That said, it is worth thinking about what valence is purporting to measure. Little information is available in the Spotify documentation how it was created. It is doubtful that one number can completely represent how positive is a song. And what about the songs from these artists that are not on Spotify, or even publicly released? This is a nice example of how measurement and sampling pervade all aspects of telling stories with data.\index{Spotify!measurement}
## Web scraping
### Principles
Web scraping is a way to get data from websites.\index{web scraping} Rather than going to a website using a browser and then saving a copy of it, we write code that does it for us. This opens considerable data to us, but on the other hand, it is not typically data that are being made available for these purposes. This means that it is especially important to be respectful. While generally not illegal, the specifics about the legality of web scraping depend on jurisdictions and what we are doing, and so it is also important to be mindful. Even if our use is not commercially competitive, of particular concern is the conflict between the need for our work to be reproducible with the need to respect terms of service that may disallow data republishing [@luscombe2021algorithmic].
Privacy often trumps reproducibility.\index{ethics!privacy vs reproducibility} There is also a considerable difference between data being publicly available on a website and being scraped, cleaned, and prepared into a dataset which is then publicly released.
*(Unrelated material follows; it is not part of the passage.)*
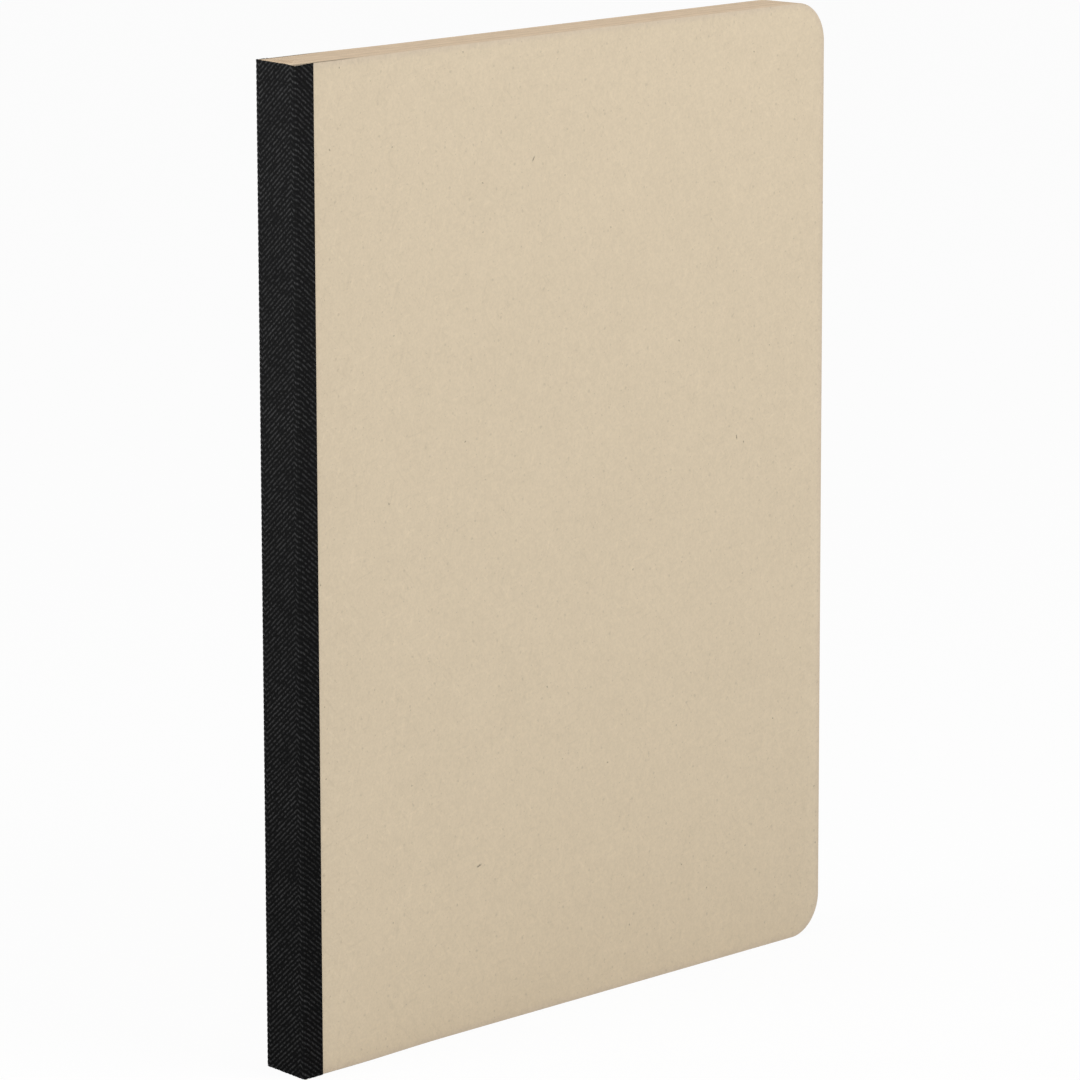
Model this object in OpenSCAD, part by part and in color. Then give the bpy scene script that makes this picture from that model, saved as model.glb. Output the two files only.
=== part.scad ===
/* [Book] */
// Height of the trimmed book
book_h = 247.65; // [150:0.05:330]
// Width of the trimmed book, from the middle of the spine to the fore-edge
book_w = 190.5; // [120:0.1:260]
// Radius of the two corners at the fore-edge
corner_r = 10.5; // [2:0.5:25]

/* [Pages] */
// Thickness of the page block at the fore-edge
block_t = 11.2; // [6:0.1:30]
// How much the folds swell the book beside the spine, on each side
swell = 1.1; // [0:0.1:2.5]
// Distance from the spine over which the book is swollen in full
swell_full = 14; // [8:1:25]
// Distance from the spine to where the swell ends
swell_end = 50; // [30:1:100]
// Number of grooves between the leaves, counted from the middle fold to one cover
leaf_lines = 5; // [1:1:12]
// Width of a groove between the leaves
line_w = 0.12; // [0.05:0.01:0.2]
// Depth of a groove between the leaves
line_depth = 0.2; // [0.05:0.05:0.5]
// How far the front corner of the spine stands out past its back corner
spine_lean = 2.2; // [0:0.1:4]

/* [Covers] */
// Thickness of the cover card
cover_t = 0.8; // [0.5:0.05:2]
// Rounding of the card's edge at the spine
edge_r = 0.4; // [0.2:0.05:0.45]
// Clearance between a cover and the first page
leaf_gap = 0.05; // [0.02:0.01:0.3]
// How far a cover lifts off the pages where the book is swollen in full
cover_lift = 0.45; // [0:0.05:0.5]

/* [Spine tape] */
// Thickness of the woven cloth tape
tape_t = 0.4; // [0.2:0.05:0.8]
// Thickness of the glue line under the tape
glue_t = 0.02; // [0.01:0.01:0.1]
// How far the tape reaches over each cover, from the middle of the spine
tape_reach = 4.75; // [3.5:0.25:25]
// Distance between the ridges of the herringbone weave, along the book
ridge_pitch = 1.33; // [1:0.01:4]
// Distance between the ridges of the herringbone weave, across the tape
ridge_across = 1.67; // [1:0.01:4]
// Height of the ridges, which is part of the tape's thickness
ridge_h = 0.1; // [0.05:0.01:0.15]

/* [Sewing] */
// Diameter of the sewing thread
thread_d = 0.6; // [0.3:0.05:1]
// Clearance round the thread in the paper
thread_gap = 0.05; // [0.02:0.01:0.1]
// Number of stitches along the fold
stitches = 24; // [8:1:40]
// Distance from each end of the book to the last stitch
stitch_margin = 9; // [5:0.5:20]

/* [Hidden] */
$fn = 48;

// Colours of the paper, the card, the cloth and the thread
paper_colour = [0.80, 0.72, 0.61];
card_colour = [0.83, 0.76, 0.65];
cloth_colour = [0.13, 0.13, 0.13];
thread_colour = [0.93, 0.91, 0.86];

// Length of each straight piece that the swollen side is drawn with
side_step = 2;
// Number of those pieces that one straight piece of a folded sheet spans
leaf_step = 3;
// Angle of each straight piece that the tape's corners are drawn with
arc_step = 15;
// Number of flats round the thread, and how thin it is drawn where it passes through a hole
thread_sides = 8;
leg_share = 0.85;
// Share of the weave that lies low, and the plain margin beside each fold and edge of the tape
low_share = 0.45;
weave_margin = 0.15;
// How far a cutter reaches past what it cuts
cut = 1;

// Share of the swell at a distance x from the spine: all of it, then a soft slope down to none
function slope(x) =
    let (way = min(max((x - swell_full) / (swell_end - swell_full), 0), 1))
    (1 + cos(180 * way)) / 2;

// The same, drawn with straight pieces, so that every layer follows the same corners
function swell_share(x) =
    let (low = side_step * floor(x / side_step), part = (x - low) / side_step)
    (1 - part) * slope(low) + part * slope(low + side_step);

// Half the thickness over both covers and over the pages, at a distance x from the spine
function side(x) = block_t / 2 + cover_t + swell * swell_share(x);
function page_side(x) = side(x) - cover_t - leaf_gap - cover_lift * swell_share(x);

// Centres of the spine's two rounded corners, and the slant between them
front_x = edge_r - spine_lean / 2;
back_x = edge_r + spine_lean / 2;
front_centre = [front_x, edge_r - side(front_x)];
back_centre = [back_x, side(back_x) - edge_r];
slant = atan(spine_lean / (back_centre.y - front_centre.y));

// Place on the slanted spine at a height y through the book's thickness
function spine_x(y) = front_centre.x - edge_r / cos(slant) + (y - front_centre.y) * tan(slant);

// The model's middle lies over the middle of its whole length
spine_out = front_centre.x - edge_r - glue_t - tape_t;
middle = (book_w + spine_out) / 2;

// Places along one swollen side, from x = a up to x = b: both ends and the corners between
function side_places(a, b) = concat(
    [a], [for (i = [floor(a / side_step) + 1:ceil(b / side_step) - 1]) i * side_step], [b]);
function reversed(list) = [for (i = [len(list) - 1:-1:0]) list[i]];
function arc(centre, r, from, to) =
    let (n = ceil(abs(to - from) / arc_step))
    [for (i = [0:n]) let (t = from + (to - from) * i / n) centre + r * [cos(t), sin(t)]];

// Where the swollen side turns straight, which needs no more points
straight_from = side_step * ceil(swell_end / side_step);

// Places along a folded sheet from its fold on, in longer steps than the block's own sides
function leaf_places(fold) = concat(
    [fold], [for (x = [swell_full:leaf_step * side_step:straight_from]) if (x > fold + side_step) x],
    [straight_from]);

// A plan outline stood up to the book's height, with its fore-edge corners cut round.
// An inset takes that much off its top, its bottom and its corners.
module trimmed(inset = 0) {
    difference() {
        translate([0, 0, inset]) linear_extrude(height = book_h - 2 * inset) children();
        corner_cut(inset);
        translate([0, 0, book_h]) mirror([0, 0, 1]) corner_cut(inset);
    }
}

module corner_cut(inset) {
    reach = side(0) + cut;
    difference() {
        translate([book_w - corner_r, -reach, -cut]) cube([corner_r + cut, 2 * reach, corner_r + cut]);
        translate([book_w - corner_r, 0, corner_r]) rotate([90, 0, 0])
            cylinder(r = corner_r - inset, h = 2 * reach + 2 * cut, center = true, $fn = 96);
    }
}

// Plan outline of the page block, folded at the slanted spine
module block_plan() {
    front_start = spine_x(-page_side(front_x));
    back_start = spine_x(page_side(back_x));
    front = [for (x = side_places(front_start, straight_from)) [x, -page_side(x)]];
    back = [for (x = side_places(back_start, straight_from)) [x, page_side(x)]];
    fore_edge = [[book_w, -page_side(book_w)], [book_w, page_side(book_w)]];
    polygon(concat(front, fore_edge, reversed(back)));
}

// The way one folded sheet takes: along the front, round its fold and along the back. The share is 0 at the
// middle of the book and 1 at the block's outside, and the folds lie one inside the other.
function leaf_way(share) =
    let (
        wide = share * page_side(0),
        deep = page_side(0) - wide,
        front_fold = spine_x(-wide) + deep,
        back_fold = spine_x(wide) + deep
    )
    concat(
        [[book_w + cut, -share * page_side(book_w)]],
        reversed([for (x = leaf_places(front_fold)) [x, -share * page_side(x)]]),
        [for (x = leaf_places(back_fold)) [x, share * page_side(x)]],
        [[book_w + cut, share * page_side(book_w)]]
    );

// The grooves between the leaves, as deep as the line depth in the three trimmed sides
module leaf_grooves() {
    half = line_w / 2 / page_side(0);
    difference() {
        translate([0, 0, -cut]) linear_extrude(height = book_h + 2 * cut)
            for (i = [1:leaf_lines]) {
                share = i / (leaf_lines + 1);
                polygon(concat(leaf_way(share + half), reversed(leaf_way(share - half))));
            }
        trimmed(line_depth) translate([-cut, -side(0)]) square([book_w - line_depth + cut, 2 * side(0)]);
    }
}

// Plan outline of one cover, on the front with sign = -1 and on the back with sign = 1
module cover_plan(sign) {
    centre = sign < 0 ? front_centre : back_centre;
    spine_turn = sign < 0 ? -180 - slant : 180 - slant;
    outer = [for (x = side_places(centre.x, straight_from)) [x, sign * side(x)]];
    round = arc(centre, edge_r, 90 * sign, spine_turn);
    inner_start = spine_x(sign * (side(centre.x) - cover_t));
    inner = [for (x = side_places(inner_start, straight_from)) [x, sign * (side(x) - cover_t)]];
    fore_edge = [[book_w, sign * (side(book_w) - cover_t)], [book_w, sign * side(book_w)]];
    polygon(concat(reversed(outer), round, inner, fore_edge));
}

// The way the tape takes round the spine, at a distance d outside the covers
function tape_way(d) =
    concat(
        reversed([for (x = side_places(front_centre.x, tape_reach)) [x, -side(x) - d]]),
        arc(front_centre, edge_r + d, -90, -180 - slant),
        arc(back_centre, edge_r + d, 180 - slant, 90),
        [for (x = side_places(back_centre.x, tape_reach)) [x, side(x) + d]]
    );

// The low stripes between the ridges of the weave, on a flat stretch of tape. They rise to the right with
// lean = 1 and to the left with lean = -1.
module stripes(width, lean) {
    low = ridge_pitch * low_share;
    rise = width * ridge_pitch / ridge_across;
    intersection() {
        translate([weave_margin, -cut]) square([width - 2 * weave_margin, book_h + 2 * cut]);
        for (z = [-rise:ridge_pitch:book_h + rise])
            polygon([[0, z], [width, z + lean * rise], [width, z + lean * rise + low], [0, z + low]]);
    }
}

// The same stripes sunk into the tape's outside, between two places on its plan with the outside on the right
module sunk_stripes(from, to, lean) {
    way = to - from;
    translate([from.x, from.y, 0]) rotate([90, 0, atan2(way.y, way.x)]) translate([0, 0, -ridge_h])
        linear_extrude(height = ridge_h + cut) stripes(norm(way), lean);
}

// The herringbone turns its ridges at both folds of the tape
module herringbone() {
    r = edge_r + glue_t + tape_t;
    outside = side(front_centre.x) + glue_t + tape_t;
    front_fold = front_centre - r * [cos(slant), -sin(slant)];
    back_fold = back_centre - r * [cos(slant), -sin(slant)];
    sunk_stripes([front_centre.x, -outside], [tape_reach, -outside], -1);
    sunk_stripes(back_fold, front_fold, 1);
    sunk_stripes([tape_reach, outside], [back_centre.x, outside], -1);
}

// Two runs of thread, outside and inside the fold, tied together at each hole
module sewing(r) {
    outside_x = spine_x(0) + thread_d / 2;
    inside_x = outside_x + page_side(front_x);
    run = book_h - 2 * stitch_margin;
    pitch = run / stitches;
    for (x = [outside_x, inside_x])
        translate([x, 0, stitch_margin - r]) cylinder(r = r, h = run + 2 * r, $fn = thread_sides);
    for (i = [0:stitches])
        translate([outside_x, 0, stitch_margin + i * pitch]) rotate([0, 90, 0])
            cylinder(r = r * leg_share, h = inside_x - outside_x, $fn = thread_sides);
}

module page_block() {
    color(paper_colour) translate([-middle, 0, 0]) difference() {
        trimmed() block_plan();
        leaf_grooves();
        sewing(thread_d / 2 + thread_gap);
    }
}

module sewing_thread() {
    color(thread_colour) translate([-middle, 0, 0]) sewing(thread_d / 2);
}

module front_cover() {
    color(card_colour) translate([-middle, 0, 0]) trimmed() cover_plan(-1);
}

module back_cover() {
    color(card_colour) translate([-middle, 0, 0]) trimmed() cover_plan(1);
}

module spine_tape() {
    color(cloth_colour) translate([-middle, 0, 0]) difference() {
        linear_extrude(height = book_h) polygon(concat(tape_way(glue_t + tape_t), reversed(tape_way(glue_t))));
        herringbone();
    }
}

page_block();
sewing_thread();
front_cover();
back_cover();
spine_tape();
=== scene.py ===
# %% [markdown]
# # A composition notebook
# A composition notebook is a stack of paper sheets, folded once and sewn through the fold. Two sheets of
# plain card lie outside them as covers, and a strip of woven cloth tape is glued round the spine over the
# edges of both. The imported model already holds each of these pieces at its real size, so this script gives
# them the shapes and surfaces that the eye sees from close by: soft card edges, a hundred trimmed leaves,
# and a herringbone weave that can be felt.

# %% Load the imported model
import itertools
import math
import random

import bmesh
import bpy
from mathutils import Matrix, Vector
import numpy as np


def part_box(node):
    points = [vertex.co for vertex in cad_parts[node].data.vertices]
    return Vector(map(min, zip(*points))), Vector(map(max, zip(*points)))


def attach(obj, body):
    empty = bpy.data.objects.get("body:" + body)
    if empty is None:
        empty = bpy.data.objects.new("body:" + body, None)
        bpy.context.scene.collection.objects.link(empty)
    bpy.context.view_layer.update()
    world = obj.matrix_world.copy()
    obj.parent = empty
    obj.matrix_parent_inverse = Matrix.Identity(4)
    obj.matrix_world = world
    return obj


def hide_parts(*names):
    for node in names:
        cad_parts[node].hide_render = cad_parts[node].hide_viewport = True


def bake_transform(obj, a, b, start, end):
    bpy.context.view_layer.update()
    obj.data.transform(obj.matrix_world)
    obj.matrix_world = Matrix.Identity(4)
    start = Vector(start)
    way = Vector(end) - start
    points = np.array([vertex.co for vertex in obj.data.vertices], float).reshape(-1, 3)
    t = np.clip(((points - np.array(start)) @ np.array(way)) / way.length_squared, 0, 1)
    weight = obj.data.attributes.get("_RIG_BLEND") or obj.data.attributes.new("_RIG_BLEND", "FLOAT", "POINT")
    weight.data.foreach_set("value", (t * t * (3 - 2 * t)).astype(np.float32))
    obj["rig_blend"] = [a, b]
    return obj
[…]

For instance, @kirkegaard2016okcupid scraped publicly available OKCupid\index{ethics!OKCupid} profiles and then made the resulting dataset easily available [@hackett2016researchers]. @zimmer2018addressing details some of the important considerations that were overlooked including "minimizing harm", "informed consent", and ensuring those in the dataset maintain "privacy and confidentiality".\index{ethics!context specific} While it is correct to say that OKCupid made data public, they did so in a certain context, and when their data was scraped that context was changed.
:::{.callout-note}
## Oh, you think we have good data on that!
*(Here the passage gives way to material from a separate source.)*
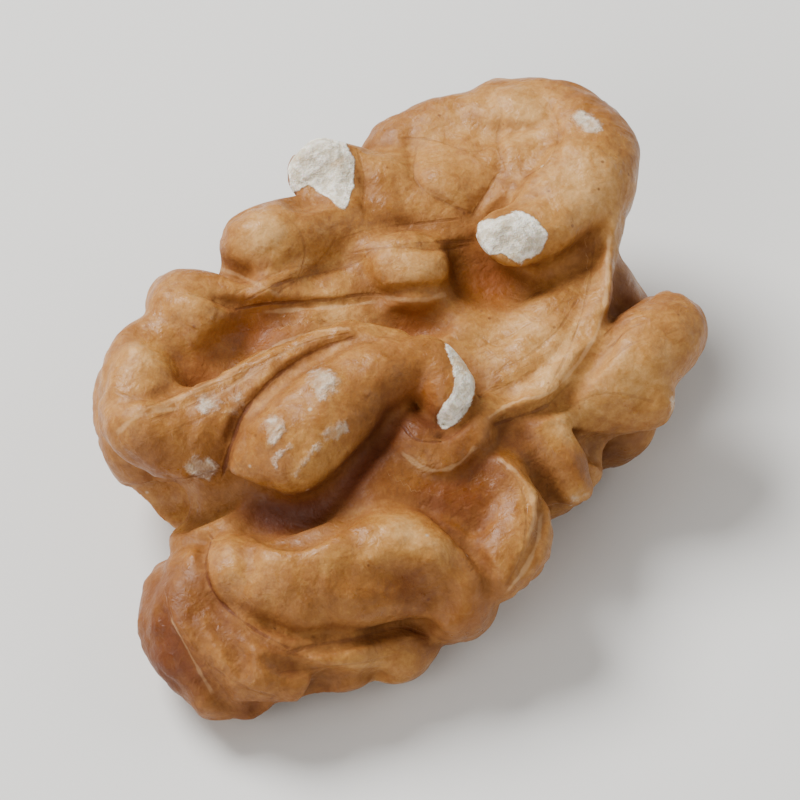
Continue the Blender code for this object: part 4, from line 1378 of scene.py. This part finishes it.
@dataclass(frozen=True)
class SkinFinish:
    """Colours, patterns and surface of the kernel's papery skin and its pale flesh.

    The patterns' sizes are spots in a metre, the bump's height and the light's depth are in metres.
    """

    # pale to hollow are the steps of the tone ramp: the skin's own tones, with painted highlight towards pale
    # and painted shade towards hollow
    pale: Paint = colour(201, 156, 98)
    light: Paint = colour(173, 123, 62)
    middle: Paint = colour(147, 96, 43)
    deep: Paint = colour(124, 75, 29)
    hollow: Paint = colour(104, 54, 16)
    # glow is a painted warm light in the hollows, shadow a painted shade in hollows and under folds
    glow: Paint = colour(134, 68, 8)
    shadow: Paint = colour(78, 28, 2)
    line: Paint = colour(88, 40, 14)
    # edge colours the pale lines: partly the skin's paler edges, partly painted highlight
    edge: Paint = colour(222, 184, 136)
    flesh: Paint = colour(255, 250, 238)
    flesh_shade: Paint = colour(203, 192, 170)
    flesh_stain: Paint = colour(196, 162, 112)
    dark_lines: float = 0.9
    faint_lines: float = 0.5
    pale_lines: float = 0.55
    glow_share: float = 0.85
    shadow_share: float = 0.9
    clouds: float = 260.0
    patches: float = 700.0
    dimples: float = 900.0
    waver: float = 1100.0
    mottles: float = 1500.0
    grain: float = 2600.0
    specks: float = 4200.0
    vein_patches: float = 170.0
    vein_sway: float = 330.0
    vein_shift: float = 0.0045
    trunks: float = 150.0
    twigs: float = 380.0
    roughness: float = 0.44
    bump: float = 0.5
    bump_height: float = 0.00027
    light_under_skin: float = 0.16
    light_spread: Place = (1.0, 0.48, 0.2)
    light_depth: float = 0.0011
    shine: float = 0.3
    light_bending: float = 1.47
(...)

Police violence is particularly concerning because of the need for trust between the police and society.\index{police violence!measurement of} Without good data it is difficult to hold police departments accountable, or know whether there is an issue, but getting data is difficult [@bronnerpolicenordata]. The fundamental problem is that there is no way to easily simplify an encounter that results in violence into a dataset. Two popular datasets draw on web scraping:
1) "Mapping Police Violence"; and
2) "Fatal Force Database".
@Bor2018 use "Mapping Police Violence" to examine police killings of Black Americans, especially when unarmed, and find a substantial effect on the mental health of Black Americans. Responses to the paper, such as @Nix2020, have special concern with the coding of the dataset, and after re-coding draw different conclusions. An example of a coding difference is the unanswerable question, because it depends on context and usage, of whether to code an individual who was killed with a toy firearm as "armed" or "unarmed". We may want a separate category, but some simplification is necessary for the construction of a quantitative dataset. *The Washington Post* writes many articles using the "Fatal Force Database" [@washpostfatalforce]. @washpostfatalforcemethods describes their methodology and the challenges of standardization. @Comer2022 compare the datasets and find similarities, but document ways in which the datasets are different.
:::
Web scraping is an invaluable source of data. But they are typically datasets that can be created as a by-product of someone trying to achieve another aim. And web scraping imposes a cost on the website host, and so we should reduce this to the extent possible. For instance, a retailer may have a website with their products and their prices. That has not been created deliberately as a source of data, but we can scrape it to create a dataset. The following principles may be useful to guide web scraping.\index{web scraping!principles}
1. Avoid it. Try to use an API wherever possible.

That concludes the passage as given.